## BEGIN Extracted information

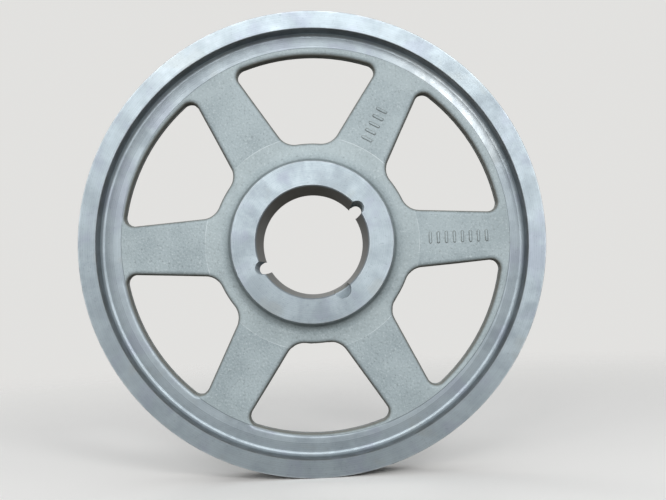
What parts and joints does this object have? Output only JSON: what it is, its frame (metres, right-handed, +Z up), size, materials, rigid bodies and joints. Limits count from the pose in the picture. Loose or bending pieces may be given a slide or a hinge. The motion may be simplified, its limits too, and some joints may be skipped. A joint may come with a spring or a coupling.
{
  "type": "v belt pulley",
  "caption": "Spoked cast-iron V-belt pulley with a grooved rim, flat arms, a central hub and an open tapered bore with screw half-holes.",
  "frame": {"origin": "on the pulley's axis, halfway across the rim, between the rim's two end faces", "axes": "+Y along the pulley's axis, from the side the bush goes in towards the back; +X along arm_1; +Z up"},
  "size_m": [0.3556, 0.0445, 0.3556],
  "materials": {
    "machined_iron": "turned, bare, with fine tool marks",
    "cast_surface": "bare, sandy as-cast"
  },
  "bodies": {
    "root": {"hub": "machined_iron", "hub_web": "cast_surface", "arm_1": "cast_surface", "arm_2": "cast_surface", "arm_3": "cast_surface", "arm_4": "cast_surface", "arm_5": "cast_surface", "arm_6": "cast_surface", "outer_web": "cast_surface", "rim": "machined_iron", "groove_wall_1": "machined_iron", "groove_wall_2": "machined_iron", "groove_wall_3": "machined_iron", "groove_wall_4": "machined_iron", "cast_mark_1": "cast_surface", "cast_mark_2": "cast_surface"}
  },
  "joints": []
}
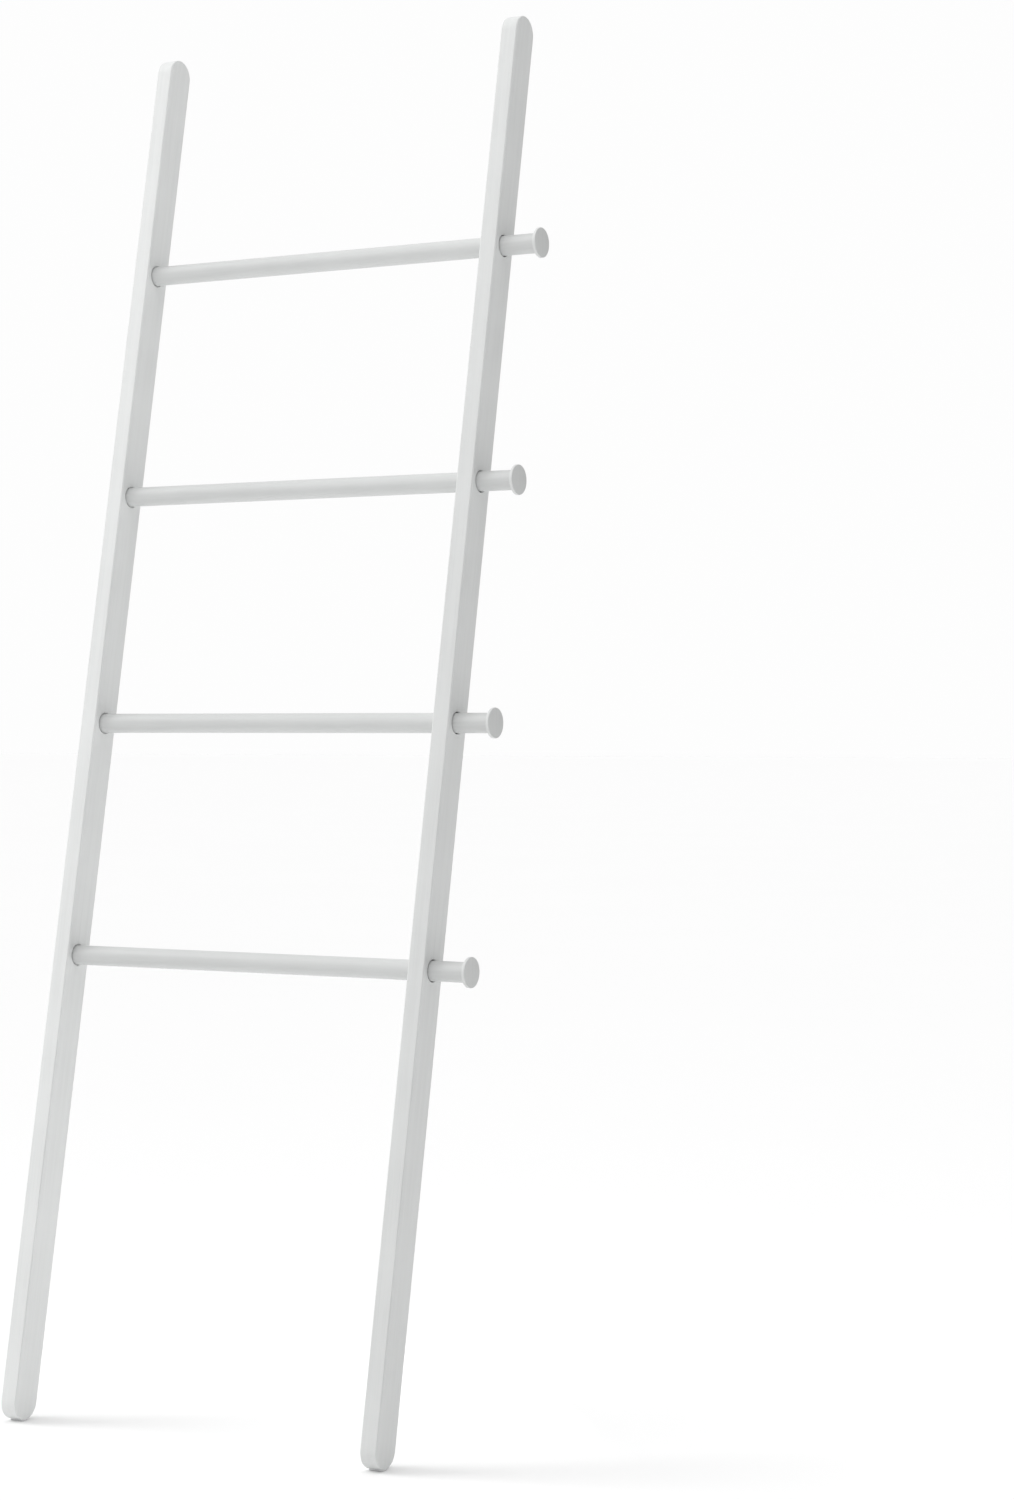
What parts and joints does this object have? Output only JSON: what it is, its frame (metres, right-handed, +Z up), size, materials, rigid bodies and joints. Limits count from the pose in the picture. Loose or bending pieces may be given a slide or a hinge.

## END Extracted information

Set problem =>
Print every entry exactly as it appears.

Final result =>
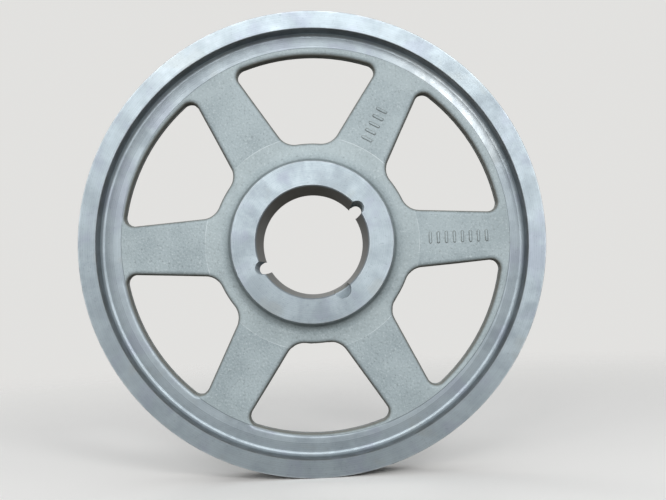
What parts and joints does this object have? Output only JSON: what it is, its frame (metres, right-handed, +Z up), size, materials, rigid bodies and joints. Limits count from the pose in the picture. Loose or bending pieces may be given a slide or a hinge. The motion may be simplified, its limits too, and some joints may be skipped. A joint may come with a spring or a coupling.
{
  "type": "v belt pulley",
  "caption": "Spoked cast-iron V-belt pulley with a grooved rim, flat arms, a central hub and an open tapered bore with screw half-holes.",
  "frame": {"origin": "on the pulley's axis, halfway across the rim, between the rim's two end faces", "axes": "+Y along the pulley's axis, from the side the bush goes in towards the back; +X along arm_1; +Z up"},
  "size_m": [0.3556, 0.0445, 0.3556],
  "materials": {
    "machined_iron": "turned, bare, with fine tool marks",
    "cast_surface": "bare, sandy as-cast"
  },
  "bodies": {
    "root": {"hub": "machined_iron", "hub_web": "cast_surface", "arm_1": "cast_surface", "arm_2": "cast_surface", "arm_3": "cast_surface", "arm_4": "cast_surface", "arm_5": "cast_surface", "arm_6": "cast_surface", "outer_web": "cast_surface", "rim": "machined_iron", "groove_wall_1": "machined_iron", "groove_wall_2": "machined_iron", "groove_wall_3": "machined_iron", "groove_wall_4": "machined_iron", "cast_mark_1": "cast_surface", "cast_mark_2": "cast_surface"}
  },
  "joints": []
}
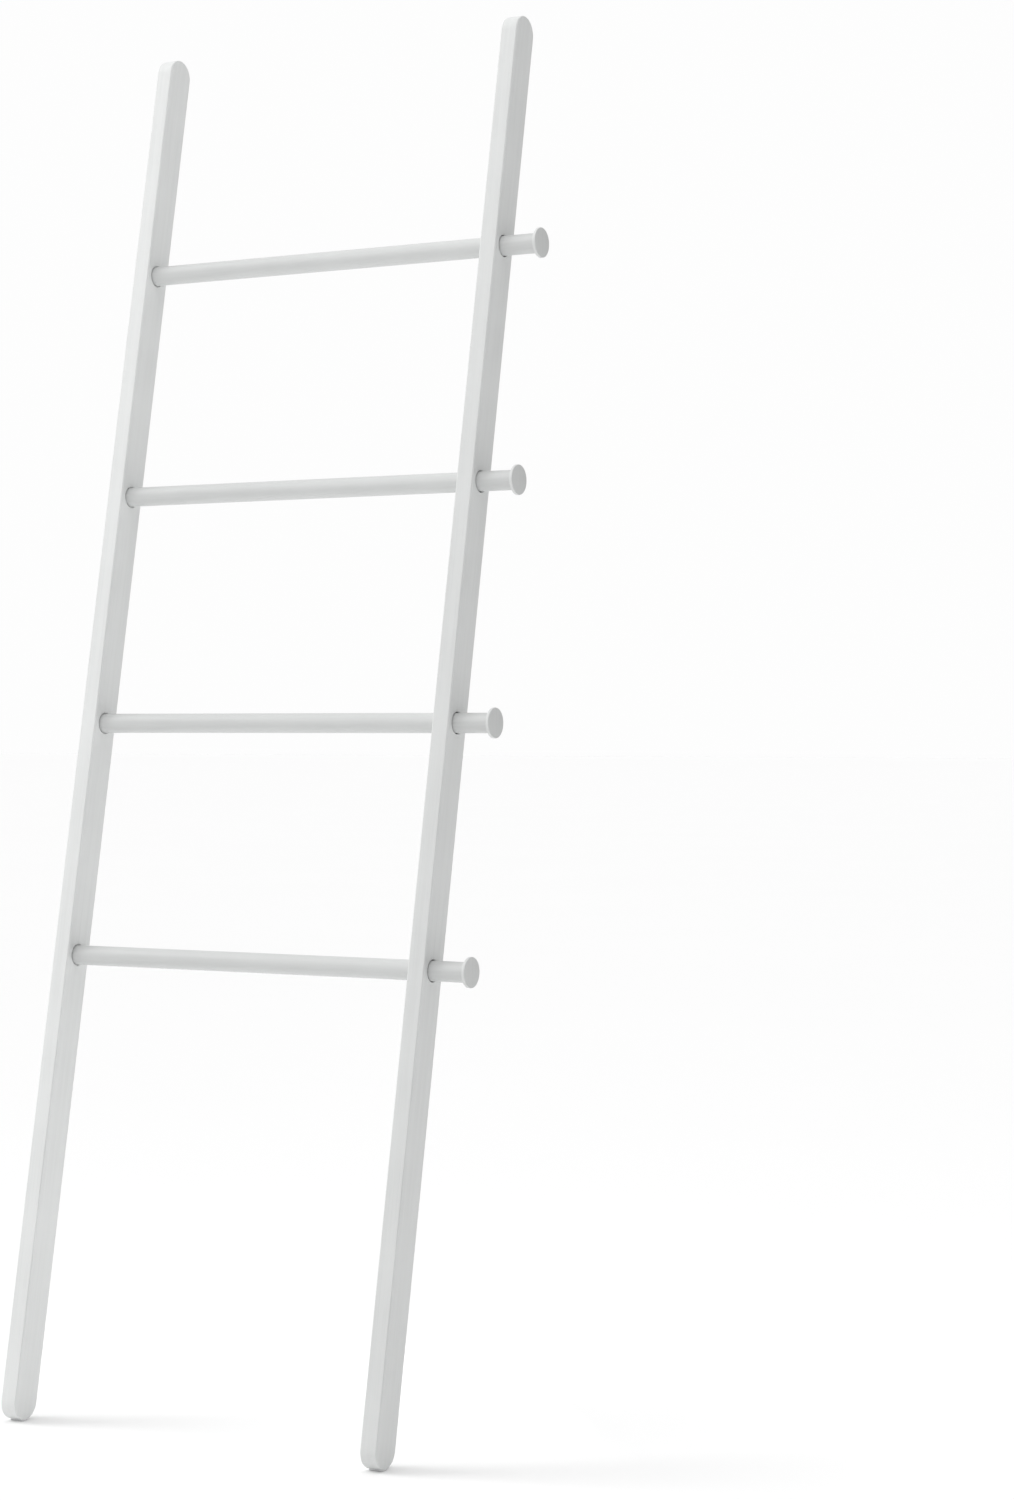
What parts and joints does this object have? Output only JSON: what it is, its frame (metres, right-handed, +Z up), size, materials, rigid bodies and joints. Limits count from the pose in the picture. Loose or bending pieces may be given a slide or a hinge.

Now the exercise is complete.